■ Task description ■
Copy each line of the records that holds the string "picture".

[Modeling code records]

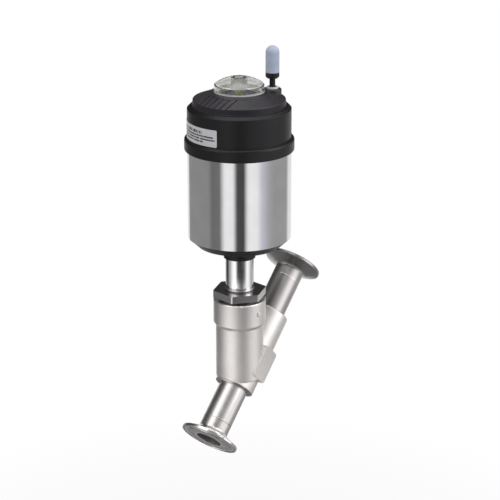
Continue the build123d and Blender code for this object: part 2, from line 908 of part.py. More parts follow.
with BuildPart() as top_cover:
    with BuildSketch(radial(0)) as cover_profile:
        with BuildLine():
            Polyline(
                (0, spigot_bottom),
                (spigot_radius, spigot_bottom),
                (spigot_radius, cover_seal_groove),
                (spigot_radius - o_ring_section, cover_seal_groove),
                (spigot_radius - o_ring_section, cover_seal_groove + groove_height),
                (spigot_radius, cover_seal_groove + groove_height),
                (spigot_radius, cover_ledge),
                (flange_radius, cover_ledge),
                (flange_radius, flange_top),
                (waist_radius, flange_top + cover_waist_rise),
                (rim_radius, rim_level),
                (ring_radius, ring_level),
                (ring_radius, ring_level + ring_line_step),
                (cone_top_radius, dome_seat),
                (0, dome_seat),
                close=True,
            )
        make_face()
        rim_corner = (rim_radius, rim_level)
        fillet(cover_profile.vertices().sort_by_distance(rim_corner)[0], cover_rim_round)
    revolve(axis=spindle_axis)
    add(groove_strips.part, mode=Mode.SUBTRACT)
    add(silencer_boss.part)
    with BuildSketch(radial(0)):
        with BuildLine():
            Polyline(
                (0, spigot_bottom),
                (spigot_inner, spigot_bottom),
                (spigot_inner, spring_seat_level),
                (spring_seat_inner, spring_seat_level),
                (spring_seat_inner, well_floor - cover_floor_thickness),
                (0, well_floor - cover_floor_thickness),
                close=True,
            )
        make_face()
        with BuildLine():
            Polyline(
                (0, well_floor),
                (dome_spigot_radius + fit, well_floor),
                (dome_spigot_radius + fit, dome_seat),
                (0, dome_seat),
                close=True,
            )
        make_face()
        with Locations((dome_seal_inner, dome_seat)):
            Rectangle(dome_seal_section + fit, dome_seal_section + fit, align=(Align.MIN, Align.MAX))
        with Locations((0, well_floor)):
            Rectangle(tip_radius + open_gap, cover_floor_thickness, align=(Align.MIN, Align.MAX))
    revolve(axis=spindle_axis, mode=Mode.SUBTRACT)
    with BuildSketch(level(spring_seat_level)):
        with Locations(boss_centre):
            Circle(vent_pocket_d / 2)
    extrude(amount=spring_seat_drop, mode=Mode.SUBTRACT)
    with BuildSketch(level(rim_level)):
        with Locations(boss_centre):
            Circle(silencer_thread_radius + fit)
    extrude(amount=cone_rise, mode=Mode.SUBTRACT)
top_cover.part.label = "top_cover"
export_step(top_cover.part, "parts/top_cover.step")

with BuildPart() as top_cover_seal:
    seal_level = cover_seal_groove + groove_height / 2
    add(o_ring(spigot_radius - o_ring_radius + fit / 2, seal_level, o_ring_radius))
top_cover_seal.part.label = "top_cover_seal"
export_step(top_cover_seal.part, "parts/top_cover_seal.step")

# Clear indicator dome: foot, side, cap, spigot and the hexagonal lens block over the indicator
side_radius = foot_radius - dome_foot_step
dome_side_top = dome_seat + dome_side_height
dome_inner_radius = side_radius - dome_wall
dome_spigot_bottom = dome_seat - dome_spigot_length
lens_bottom = dome_seat + lens_gap
lens_top = dome_top - lens_roof

with BuildPart() as indicator_dome:
    with BuildSketch(radial(0)):
        with BuildLine():
            TangentArc((0, dome_top), (side_radius - dome_shoulder, dome_side_top), tangent=(1, 0))
            Polyline(
                (side_radius - dome_shoulder, dome_side_top),
                (side_radius, dome_side_top - dome_shoulder),
                (side_radius, dome_seat + dome_foot_height),
                (foot_radius, dome_seat + dome_foot_height),
                (foot_radius, dome_seat),
                (dome_spigot_radius, dome_seat),
                (dome_spigot_radius, dome_spigot_bottom),
                (0, dome_spigot_bottom),
                (0, dome_top),
            )
        make_face()
    revolve(axis=spindle_axis)
    with BuildSketch(radial(0)):
        with BuildLine():
            TangentArc(
                (0, dome_top - dome_wall),
                (dome_inner_radius, dome_side_top - dome_wall),
                tangent=(1, 0),
            )
            Polyline(
                (dome_inner_radius, dome_side_top - dome_wall),
                (dome_inner_radius, dome_seat + dome_foot_height),
                (dome_spigot_radius - dome_spigot_wall, dome_seat),
                (dome_spigot_radius - dome_spigot_wall, dome_spigot_bottom),
                (0, dome_spigot_bottom),
                (0, dome_top - dome_wall),
            )
        make_face()
    revolve(axis=spindle_axis, mode=Mode.SUBTRACT)
    with BuildSketch(level(lens_bottom)):
        RegularPolygon(lens_af / 2, 6, major_radius=False, rotation=lens_turn)
    extrude(amount=lens_top - lens_bottom)
    with BuildSketch(level(lens_bottom)):
        Circle(lens_bore_d / 2)
    extrude(amount=lens_top - lens_bottom, mode=Mode.SUBTRACT)
indicator_dome.part.label = "indicator_dome"
export_step(indicator_dome.part, "parts/indicator_dome.step")

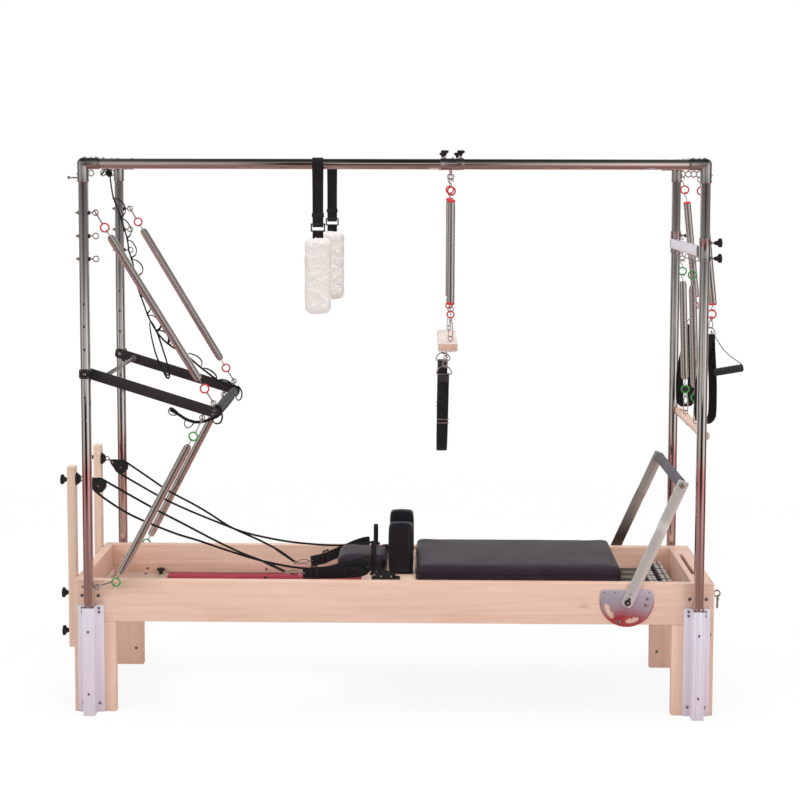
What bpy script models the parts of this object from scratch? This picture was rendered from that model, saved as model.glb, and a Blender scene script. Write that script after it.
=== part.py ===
# Three-in-one reformer: a wooden bed with a sliding carriage, inside a
# stainless tube frame that carries a push-through bar, a trapeze and springs.
# Metres, +Z up, +X towards the foot end, -Y the near side.
import math

import bpy
import bmesh
from mathutils import Matrix, Vector

# ---------------------------------------------------------------- dimensions
SHIFT_X = -0.030          # puts the middle of the whole machine at x = 0

POST_X = 1.160            # post centres, along the bed
POST_Y = 0.350            # post centres, across the bed
TUBE_R = 0.019            # 38 mm tube
TUBE_WALL = 0.0018
TOP_Z = 2.106             # centre height of the top rails
FITTING_R = 0.022         # corner fittings over the tube
FITTING_X = 1.098         # inner end of the fittings along the top rails
FITTING_Z = 2.037         # lower end of the fittings down the posts
FITTING_Y = 0.285
GAP = 0.0003

BED_X = 1.225             # half the length of the bed
BED_TOP = 0.515
BED_BOTTOM = 0.354
RAIL_OUT = 0.315          # outer face of a side rail
RAIL_IN = 0.280           # inner face of a side rail
HEAD_BOARD = 0.035
FOOT_BOARD_X = 1.142      # inner face of the foot end board

LEG_W = 0.159
FLANGE_T = 0.004          # corner extrusion: flange thickness
FLANGE_HALF = 0.050
CHANNEL_HALF = 0.0225
CHANNEL_INNER = 0.0195
CHANNEL_DEPTH = 0.0572
EXTRUSION_TOP = 0.419

TRACK_TOP = 0.395
TRACK_BOTTOM = 0.372
TRACK_IN = 0.236

WHEEL_R = 0.020
WHEEL_Z = TRACK_TOP + WHEEL_R + 0.0005
WHEEL_X = (0.06, 0.78)
AXLE_R = 0.005

BASE_Z = (0.462, 0.502)
BASE_X = (-0.125, 0.872)
BASE_Y = 0.262
PAD_X = (0.083, 0.885)
PAD_Y = 0.250
PAD_TOP = 0.560
REST_X = (-0.022, 0.076)  # shoulder rests
REST_Y = (0.085, 0.150)
REST_TOP = 0.705
HEAD_X = (-0.226, -0.027)
HEAD_Y = 0.115
HEAD_TOP = 0.566
PEG_X = -0.080
PEG_Y = 0.150

FOOT_PIVOT = (0.894, 0.442)
FOOT_TOP = (1.096, 0.895)
FOOT_ARM_Y = (0.3202, 0.3262)
FOOT_GRIP_Y = 0.289
PLATE_C = (0.892, 0.449)
PLATE_R = 0.103
PLATE_TOP = 0.490

PUSH_PIVOT = (-1.160, 1.316)
PUSH_END = (-0.672, 1.164)
PUSH_ARM_Y = (0.3185, 0.3265)
PUSH_GRIP_Y = 0.290

EYE_Z = (1.922, 1.835, 1.749)   # eyebolts up the head-end posts
EYE_X = -1.115
LOW_EYE = (-1.128, 0.497)

RISER_X = (-1.2563, -1.2253)
RISER_Z = (0.238, 0.944)
RISER_Y = (0.2225, 0.2675)
KNOB_Z = (0.891, 0.4475, 0.298)
LEFT_TIP = -1.275
PULLEY_Y = 0.240
PULLEY = {"near": (-1.137, 0.8673), "far": (-1.1426, 0.8515)}   # the two hang a little apart
PULLEY_R = 0.0215
ROPE_WRAP = 0.0270

TRAP_X = 0.218
TRAP_HALF = 0.0445
TRAP_PIVOT_Z = 2.058
TRAP_Y = 0.215
TRAP_BAR = (0.169, 0.244, 1.394, 1.427)
TRAP_BAR_Y = 0.262

TOWER_Z = (1.744, 1.834)
TOWER_BAR_X = (1.134, 1.158)
TOWER_BAR_Z = (1.757, 1.808)
ROLL_Y = 0.120
ROLL_X = 1.152
DOWEL = (1.180, 1.084)
DOWEL_R = 0.0175
DOWEL_Y = 0.322

ARM_Y = 0.200
ARM_RING = (1.172, 1.994)
ARM_SPRING = ((1.180, 1.957), (1.221, 1.572))
RIGHT_TIP = 1.335

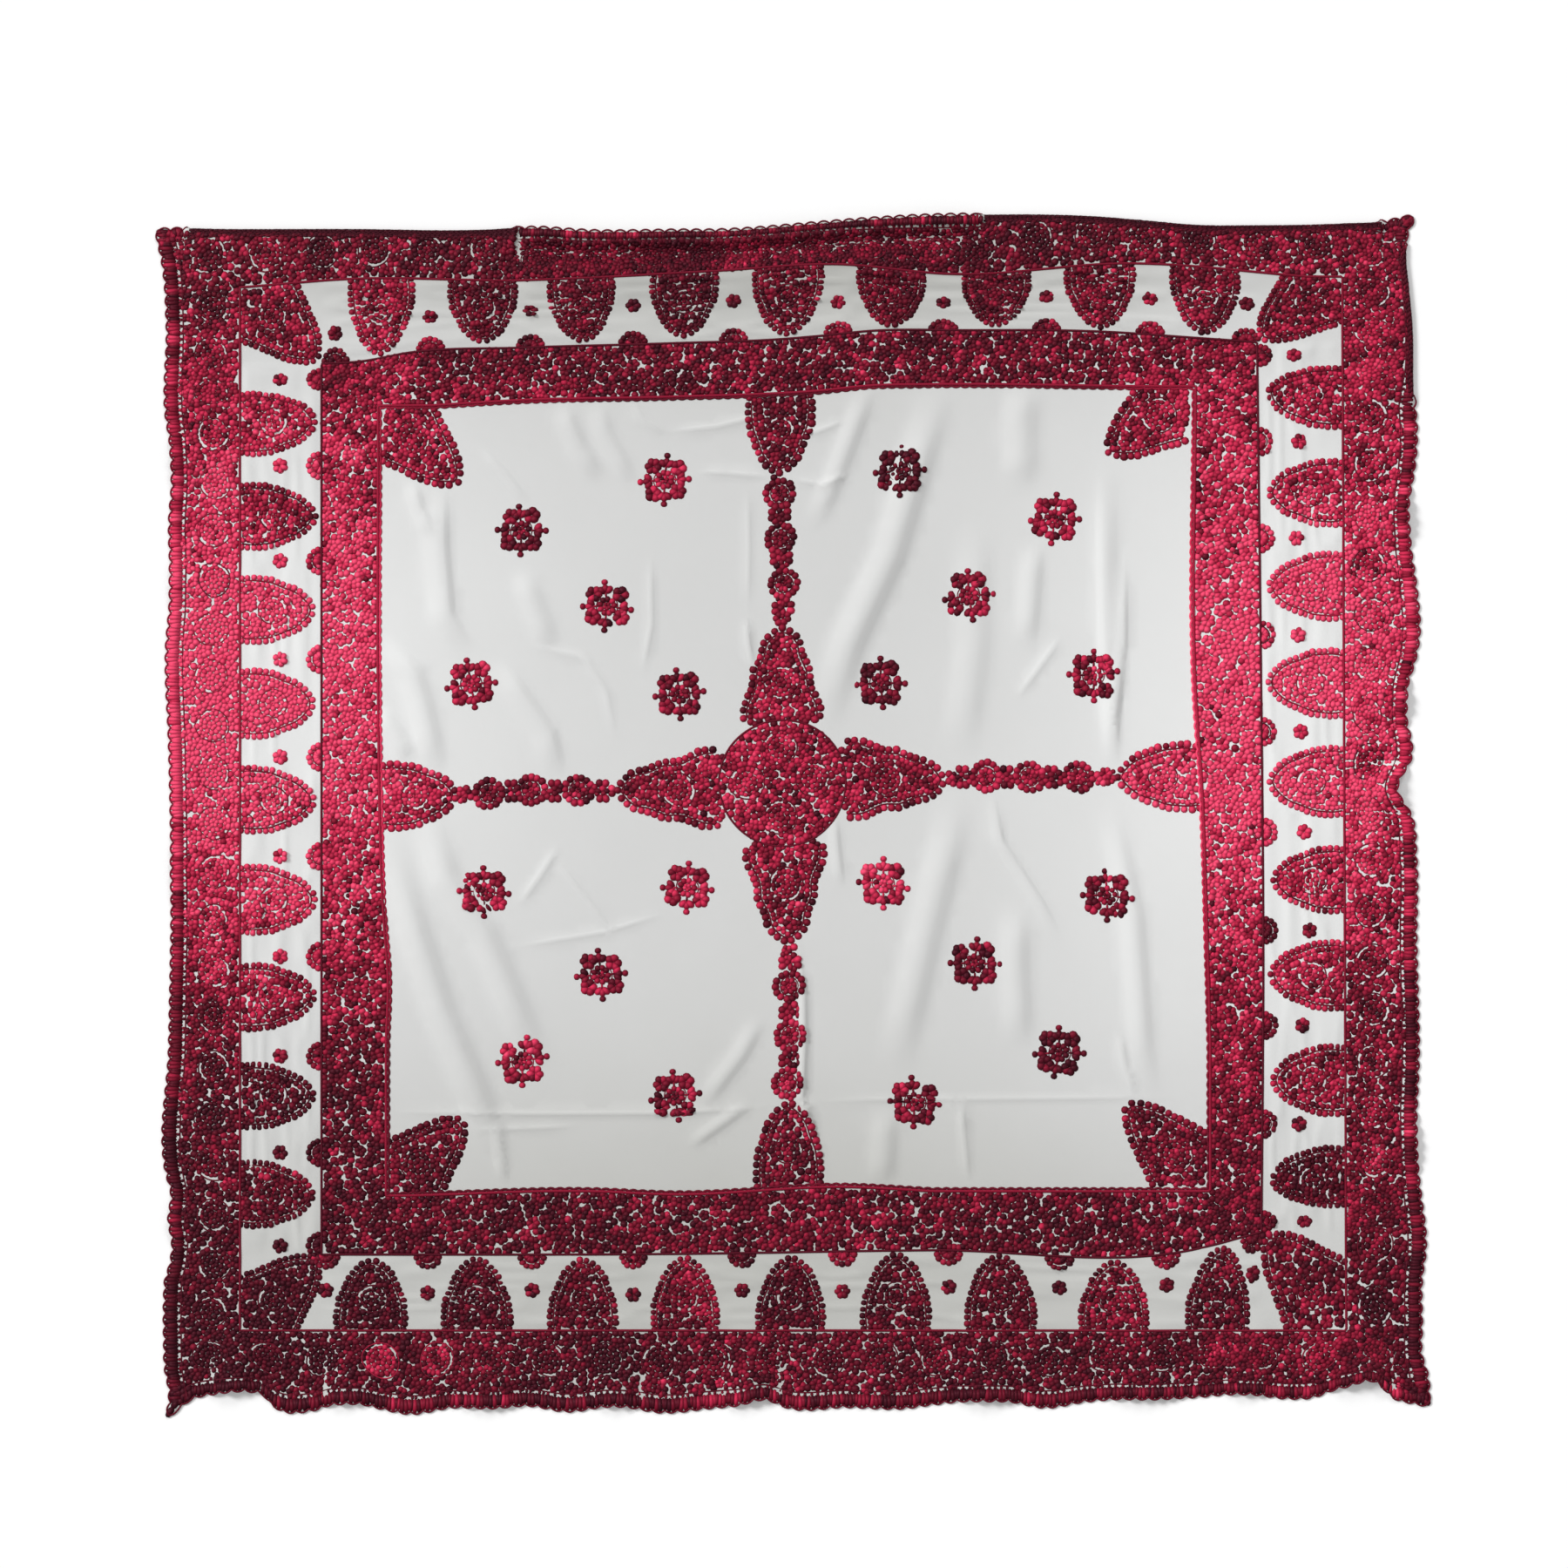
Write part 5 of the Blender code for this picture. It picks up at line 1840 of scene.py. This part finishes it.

■ Exercise response ■
What bpy script models the parts of this object from scratch? This picture was rendered from that model, saved as model.glb, and a Blender scene script. Write that script after it.
Write part 5 of the Blender code for this picture. It picks up at line 1840 of scene.py. This part finishes it.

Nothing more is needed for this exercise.